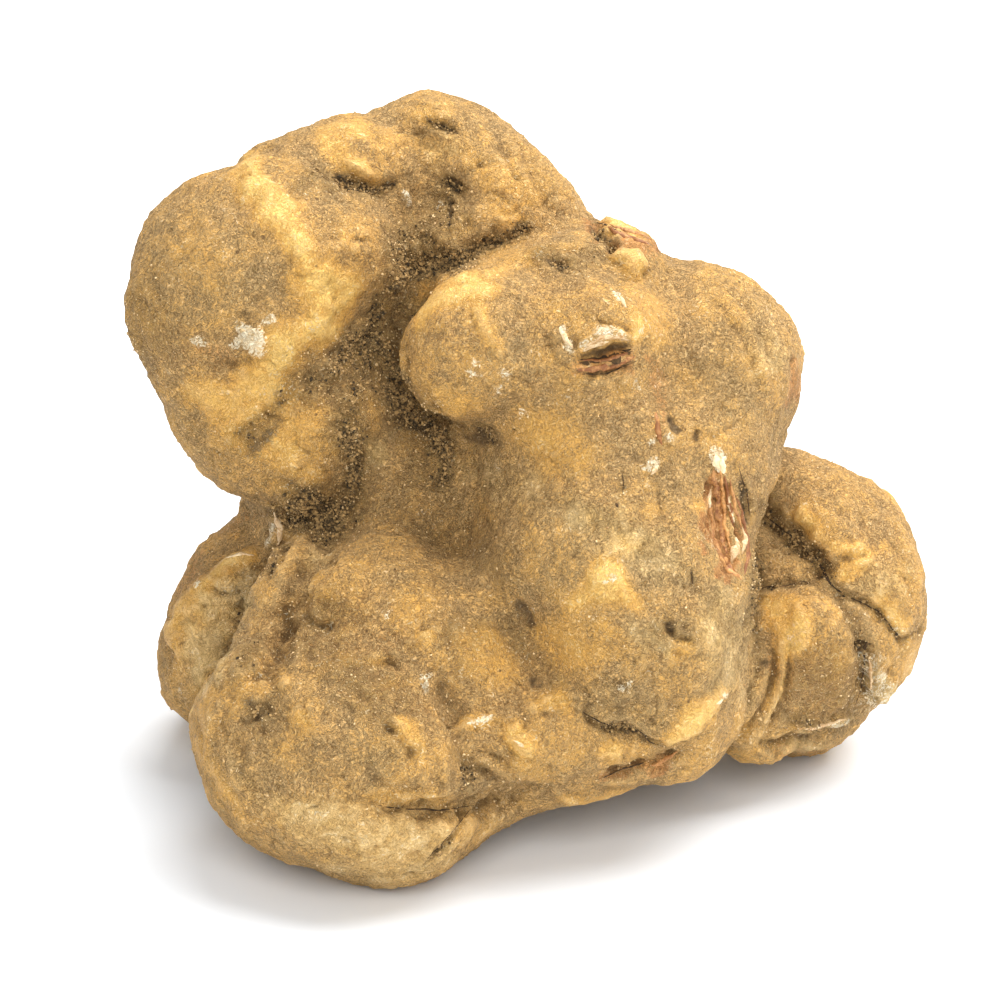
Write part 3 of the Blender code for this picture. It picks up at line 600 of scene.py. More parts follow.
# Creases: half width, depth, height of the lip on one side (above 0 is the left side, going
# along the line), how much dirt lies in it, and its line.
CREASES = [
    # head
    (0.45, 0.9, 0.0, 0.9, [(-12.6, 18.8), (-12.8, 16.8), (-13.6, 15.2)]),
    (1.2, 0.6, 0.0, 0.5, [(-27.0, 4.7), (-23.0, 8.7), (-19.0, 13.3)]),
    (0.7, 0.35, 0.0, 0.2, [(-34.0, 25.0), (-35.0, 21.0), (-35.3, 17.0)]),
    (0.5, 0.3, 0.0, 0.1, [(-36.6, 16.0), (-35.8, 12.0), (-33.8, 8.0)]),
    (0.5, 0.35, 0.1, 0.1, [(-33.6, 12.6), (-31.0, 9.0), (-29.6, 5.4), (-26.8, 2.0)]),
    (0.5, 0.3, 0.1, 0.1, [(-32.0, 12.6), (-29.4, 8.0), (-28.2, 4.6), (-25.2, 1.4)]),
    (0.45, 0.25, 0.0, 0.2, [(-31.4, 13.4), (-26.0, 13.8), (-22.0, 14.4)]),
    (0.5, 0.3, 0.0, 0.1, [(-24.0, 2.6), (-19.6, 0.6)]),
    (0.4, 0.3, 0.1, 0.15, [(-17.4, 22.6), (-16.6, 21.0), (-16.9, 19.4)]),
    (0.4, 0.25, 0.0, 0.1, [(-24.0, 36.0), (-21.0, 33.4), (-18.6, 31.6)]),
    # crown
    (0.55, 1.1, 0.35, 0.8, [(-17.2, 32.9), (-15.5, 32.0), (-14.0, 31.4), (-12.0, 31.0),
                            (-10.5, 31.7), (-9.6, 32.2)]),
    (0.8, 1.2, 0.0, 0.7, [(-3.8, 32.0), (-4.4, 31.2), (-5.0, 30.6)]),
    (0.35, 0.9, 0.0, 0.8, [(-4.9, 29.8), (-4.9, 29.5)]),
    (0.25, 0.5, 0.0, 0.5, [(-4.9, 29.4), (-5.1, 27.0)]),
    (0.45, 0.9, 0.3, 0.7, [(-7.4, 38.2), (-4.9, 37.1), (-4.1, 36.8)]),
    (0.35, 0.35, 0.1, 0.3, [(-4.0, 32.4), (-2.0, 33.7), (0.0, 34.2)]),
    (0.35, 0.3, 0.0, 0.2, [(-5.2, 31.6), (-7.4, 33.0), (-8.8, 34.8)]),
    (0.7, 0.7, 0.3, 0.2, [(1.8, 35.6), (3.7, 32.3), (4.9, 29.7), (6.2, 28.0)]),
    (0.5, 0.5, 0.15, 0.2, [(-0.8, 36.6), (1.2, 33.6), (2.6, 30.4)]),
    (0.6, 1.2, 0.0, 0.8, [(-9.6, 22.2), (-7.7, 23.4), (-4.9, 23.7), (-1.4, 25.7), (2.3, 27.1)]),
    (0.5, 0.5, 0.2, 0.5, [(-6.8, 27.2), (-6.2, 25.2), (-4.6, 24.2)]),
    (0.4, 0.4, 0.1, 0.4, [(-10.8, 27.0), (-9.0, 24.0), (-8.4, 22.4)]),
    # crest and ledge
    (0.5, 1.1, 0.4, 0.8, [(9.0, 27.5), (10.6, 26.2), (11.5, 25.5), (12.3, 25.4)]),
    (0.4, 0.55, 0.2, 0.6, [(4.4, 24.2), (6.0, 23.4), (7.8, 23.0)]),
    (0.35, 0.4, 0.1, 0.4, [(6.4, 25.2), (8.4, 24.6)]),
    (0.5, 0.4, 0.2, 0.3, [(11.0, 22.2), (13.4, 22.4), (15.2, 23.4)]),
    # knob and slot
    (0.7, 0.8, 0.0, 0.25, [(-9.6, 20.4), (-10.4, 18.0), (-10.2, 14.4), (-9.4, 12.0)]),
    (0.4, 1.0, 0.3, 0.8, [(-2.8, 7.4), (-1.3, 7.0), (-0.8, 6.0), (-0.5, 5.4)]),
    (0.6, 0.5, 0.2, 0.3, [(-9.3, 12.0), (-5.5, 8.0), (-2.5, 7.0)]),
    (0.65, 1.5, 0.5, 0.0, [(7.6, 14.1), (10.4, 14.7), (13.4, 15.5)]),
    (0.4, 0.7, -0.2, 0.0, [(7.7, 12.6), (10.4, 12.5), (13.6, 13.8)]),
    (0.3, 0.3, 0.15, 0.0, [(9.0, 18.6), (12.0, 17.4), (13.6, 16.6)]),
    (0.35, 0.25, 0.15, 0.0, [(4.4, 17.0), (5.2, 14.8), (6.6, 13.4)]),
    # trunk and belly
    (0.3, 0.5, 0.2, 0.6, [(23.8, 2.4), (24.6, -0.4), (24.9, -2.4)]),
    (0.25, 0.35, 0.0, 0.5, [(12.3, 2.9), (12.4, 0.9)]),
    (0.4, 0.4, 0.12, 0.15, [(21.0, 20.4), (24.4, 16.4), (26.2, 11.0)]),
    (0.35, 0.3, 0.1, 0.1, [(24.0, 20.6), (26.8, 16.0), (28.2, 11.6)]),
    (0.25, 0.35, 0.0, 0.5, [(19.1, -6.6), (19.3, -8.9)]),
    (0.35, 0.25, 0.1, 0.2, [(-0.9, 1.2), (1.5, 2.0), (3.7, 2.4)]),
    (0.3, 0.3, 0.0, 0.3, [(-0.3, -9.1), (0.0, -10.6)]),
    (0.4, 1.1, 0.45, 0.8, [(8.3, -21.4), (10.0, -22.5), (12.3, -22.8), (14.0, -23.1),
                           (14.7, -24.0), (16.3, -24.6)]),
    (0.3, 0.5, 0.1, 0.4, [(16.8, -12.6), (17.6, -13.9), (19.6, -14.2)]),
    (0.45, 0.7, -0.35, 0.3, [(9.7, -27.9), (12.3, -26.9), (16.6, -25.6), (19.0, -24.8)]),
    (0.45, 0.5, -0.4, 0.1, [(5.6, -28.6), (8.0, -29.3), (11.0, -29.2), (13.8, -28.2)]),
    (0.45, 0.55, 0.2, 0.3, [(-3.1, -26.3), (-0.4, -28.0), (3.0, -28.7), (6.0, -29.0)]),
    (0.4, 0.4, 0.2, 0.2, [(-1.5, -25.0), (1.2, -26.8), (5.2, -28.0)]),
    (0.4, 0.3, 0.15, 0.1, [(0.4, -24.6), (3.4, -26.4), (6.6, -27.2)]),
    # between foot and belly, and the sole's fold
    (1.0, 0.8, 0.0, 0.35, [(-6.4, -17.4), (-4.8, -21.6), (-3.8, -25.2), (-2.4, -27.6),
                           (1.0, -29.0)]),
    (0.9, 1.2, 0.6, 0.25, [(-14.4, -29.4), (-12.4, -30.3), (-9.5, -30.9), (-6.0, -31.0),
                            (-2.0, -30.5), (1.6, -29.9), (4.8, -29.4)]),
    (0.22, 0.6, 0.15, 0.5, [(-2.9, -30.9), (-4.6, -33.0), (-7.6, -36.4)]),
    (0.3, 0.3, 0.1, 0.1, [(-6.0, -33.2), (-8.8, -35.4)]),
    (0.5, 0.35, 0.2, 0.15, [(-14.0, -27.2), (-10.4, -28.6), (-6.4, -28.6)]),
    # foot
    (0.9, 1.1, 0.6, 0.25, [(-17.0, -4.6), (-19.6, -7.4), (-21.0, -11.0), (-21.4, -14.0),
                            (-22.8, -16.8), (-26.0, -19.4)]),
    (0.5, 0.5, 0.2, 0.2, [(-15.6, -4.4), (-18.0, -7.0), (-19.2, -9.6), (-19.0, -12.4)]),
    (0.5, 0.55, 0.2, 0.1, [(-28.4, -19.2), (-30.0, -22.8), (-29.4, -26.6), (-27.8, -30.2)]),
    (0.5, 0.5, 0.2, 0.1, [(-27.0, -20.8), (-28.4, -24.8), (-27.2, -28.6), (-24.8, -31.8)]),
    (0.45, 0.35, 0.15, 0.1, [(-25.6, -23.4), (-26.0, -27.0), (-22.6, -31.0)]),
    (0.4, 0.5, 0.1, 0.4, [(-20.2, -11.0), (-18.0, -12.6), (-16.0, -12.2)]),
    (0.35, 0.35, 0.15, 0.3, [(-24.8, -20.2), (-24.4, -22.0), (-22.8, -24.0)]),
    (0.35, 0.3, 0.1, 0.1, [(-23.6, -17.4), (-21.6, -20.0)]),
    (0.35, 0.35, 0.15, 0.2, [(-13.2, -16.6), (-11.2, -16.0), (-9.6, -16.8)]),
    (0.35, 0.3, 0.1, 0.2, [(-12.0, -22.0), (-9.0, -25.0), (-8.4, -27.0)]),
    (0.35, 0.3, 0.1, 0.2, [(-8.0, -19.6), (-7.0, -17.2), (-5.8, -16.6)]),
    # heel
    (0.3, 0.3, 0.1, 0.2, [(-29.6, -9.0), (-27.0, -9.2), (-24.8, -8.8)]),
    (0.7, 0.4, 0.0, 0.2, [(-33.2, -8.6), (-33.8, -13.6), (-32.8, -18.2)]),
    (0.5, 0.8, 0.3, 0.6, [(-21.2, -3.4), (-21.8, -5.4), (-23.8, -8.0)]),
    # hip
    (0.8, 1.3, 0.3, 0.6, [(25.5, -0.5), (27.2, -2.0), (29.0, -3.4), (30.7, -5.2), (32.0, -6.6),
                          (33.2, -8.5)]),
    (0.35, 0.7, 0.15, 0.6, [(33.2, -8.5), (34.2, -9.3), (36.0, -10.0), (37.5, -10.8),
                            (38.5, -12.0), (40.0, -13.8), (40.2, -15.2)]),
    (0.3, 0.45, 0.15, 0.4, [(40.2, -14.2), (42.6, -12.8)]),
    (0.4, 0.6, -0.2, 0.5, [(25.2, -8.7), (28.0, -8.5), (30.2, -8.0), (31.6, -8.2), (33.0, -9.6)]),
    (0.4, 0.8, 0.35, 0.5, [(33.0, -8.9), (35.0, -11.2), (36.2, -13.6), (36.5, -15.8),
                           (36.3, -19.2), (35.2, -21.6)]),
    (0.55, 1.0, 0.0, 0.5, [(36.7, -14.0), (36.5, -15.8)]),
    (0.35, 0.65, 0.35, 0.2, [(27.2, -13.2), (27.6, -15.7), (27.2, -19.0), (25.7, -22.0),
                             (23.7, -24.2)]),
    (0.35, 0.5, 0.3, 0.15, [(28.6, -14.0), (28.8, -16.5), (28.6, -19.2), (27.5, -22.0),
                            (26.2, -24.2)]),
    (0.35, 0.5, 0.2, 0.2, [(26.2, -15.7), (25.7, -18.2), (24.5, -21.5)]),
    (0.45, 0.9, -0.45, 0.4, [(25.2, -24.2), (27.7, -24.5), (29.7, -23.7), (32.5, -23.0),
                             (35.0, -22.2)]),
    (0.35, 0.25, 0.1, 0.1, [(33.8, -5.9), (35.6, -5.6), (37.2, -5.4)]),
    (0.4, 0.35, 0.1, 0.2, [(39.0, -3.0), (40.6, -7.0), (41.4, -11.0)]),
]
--
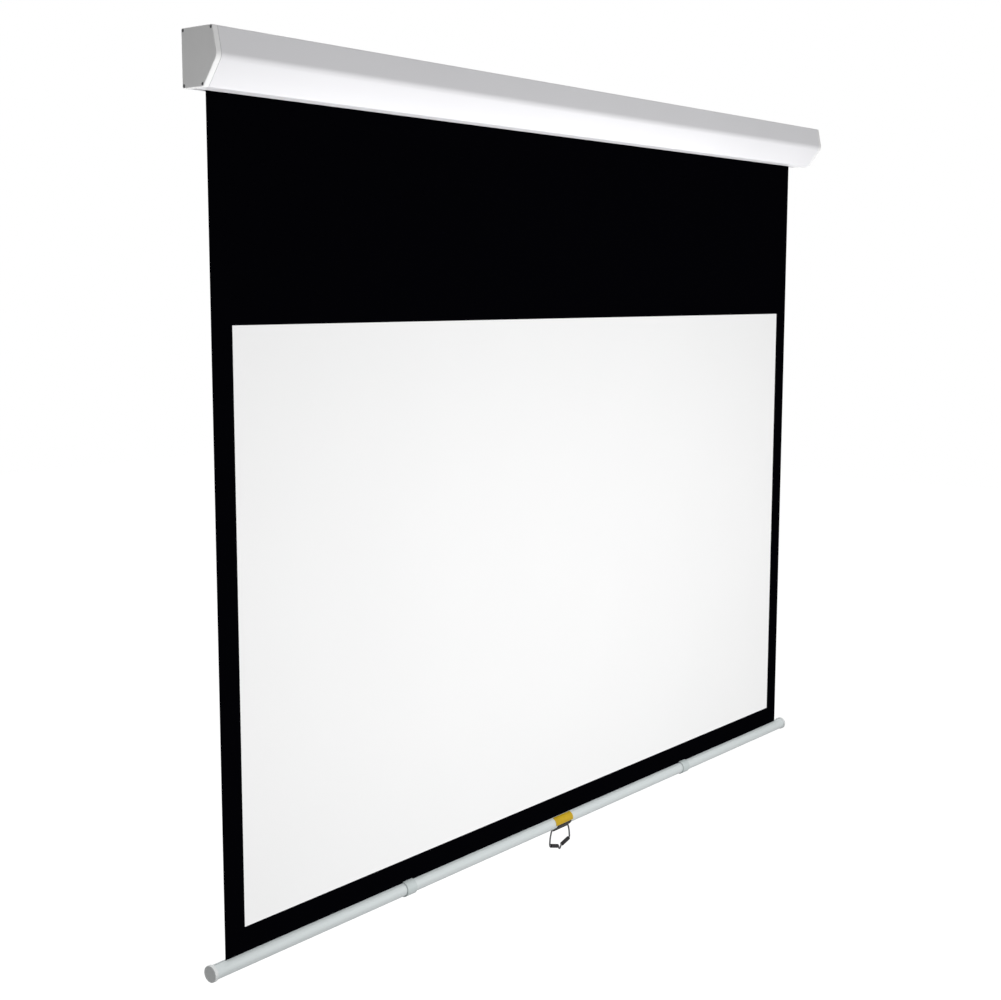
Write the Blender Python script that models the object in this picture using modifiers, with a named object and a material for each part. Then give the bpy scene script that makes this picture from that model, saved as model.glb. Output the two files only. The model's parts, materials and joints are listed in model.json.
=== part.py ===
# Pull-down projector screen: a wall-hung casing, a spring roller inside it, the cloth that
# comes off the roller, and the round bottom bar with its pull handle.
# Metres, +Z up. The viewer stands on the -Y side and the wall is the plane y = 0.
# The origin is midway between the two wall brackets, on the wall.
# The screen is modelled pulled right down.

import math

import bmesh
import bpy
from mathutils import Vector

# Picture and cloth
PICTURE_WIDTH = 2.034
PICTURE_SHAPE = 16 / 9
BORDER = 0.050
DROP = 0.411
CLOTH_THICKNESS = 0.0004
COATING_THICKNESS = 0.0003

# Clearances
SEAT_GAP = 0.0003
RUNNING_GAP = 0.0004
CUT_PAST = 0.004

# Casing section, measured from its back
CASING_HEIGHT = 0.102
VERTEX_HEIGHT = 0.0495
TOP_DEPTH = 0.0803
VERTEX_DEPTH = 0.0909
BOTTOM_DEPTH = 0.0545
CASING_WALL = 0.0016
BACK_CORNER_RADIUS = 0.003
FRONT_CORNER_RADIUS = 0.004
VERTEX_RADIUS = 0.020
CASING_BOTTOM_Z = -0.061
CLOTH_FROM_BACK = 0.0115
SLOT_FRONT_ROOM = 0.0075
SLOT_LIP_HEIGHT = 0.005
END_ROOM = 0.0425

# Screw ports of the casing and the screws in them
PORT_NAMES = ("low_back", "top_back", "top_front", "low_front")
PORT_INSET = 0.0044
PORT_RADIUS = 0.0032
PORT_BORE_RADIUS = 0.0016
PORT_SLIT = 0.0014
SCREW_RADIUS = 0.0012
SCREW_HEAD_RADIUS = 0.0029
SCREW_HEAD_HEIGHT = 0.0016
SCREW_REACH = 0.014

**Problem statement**
Above are the records; print exactly the lines from the line with "Write the Blender" to the line with "SCREW_REACH = 0.014", including both, and nothing else.

**Exercise answer**
Write the Blender Python script that models the object in this picture using modifiers, with a named object and a material for each part. Then give the bpy scene script that makes this picture from that model, saved as model.glb. Output the two files only. The model's parts, materials and joints are listed in model.json.
=== part.py ===
# Pull-down projector screen: a wall-hung casing, a spring roller inside it, the cloth that
# comes off the roller, and the round bottom bar with its pull handle.
# Metres, +Z up. The viewer stands on the -Y side and the wall is the plane y = 0.
# The origin is midway between the two wall brackets, on the wall.
# The screen is modelled pulled right down.

import math

import bmesh
import bpy
from mathutils import Vector

# Picture and cloth
PICTURE_WIDTH = 2.034
PICTURE_SHAPE = 16 / 9
BORDER = 0.050
DROP = 0.411
CLOTH_THICKNESS = 0.0004
COATING_THICKNESS = 0.0003

# Clearances
SEAT_GAP = 0.0003
RUNNING_GAP = 0.0004
CUT_PAST = 0.004

# Casing section, measured from its back
CASING_HEIGHT = 0.102
VERTEX_HEIGHT = 0.0495
TOP_DEPTH = 0.0803
VERTEX_DEPTH = 0.0909
BOTTOM_DEPTH = 0.0545
CASING_WALL = 0.0016
BACK_CORNER_RADIUS = 0.003
FRONT_CORNER_RADIUS = 0.004
VERTEX_RADIUS = 0.020
CASING_BOTTOM_Z = -0.061
CLOTH_FROM_BACK = 0.0115
SLOT_FRONT_ROOM = 0.0075
SLOT_LIP_HEIGHT = 0.005
END_ROOM = 0.0425

# Screw ports of the casing and the screws in them
PORT_NAMES = ("low_back", "top_back", "top_front", "low_front")
PORT_INSET = 0.0044
PORT_RADIUS = 0.0032
PORT_BORE_RADIUS = 0.0016
PORT_SLIT = 0.0014
SCREW_RADIUS = 0.0012
SCREW_HEAD_RADIUS = 0.0029
SCREW_HEAD_HEIGHT = 0.0016
SCREW_REACH = 0.014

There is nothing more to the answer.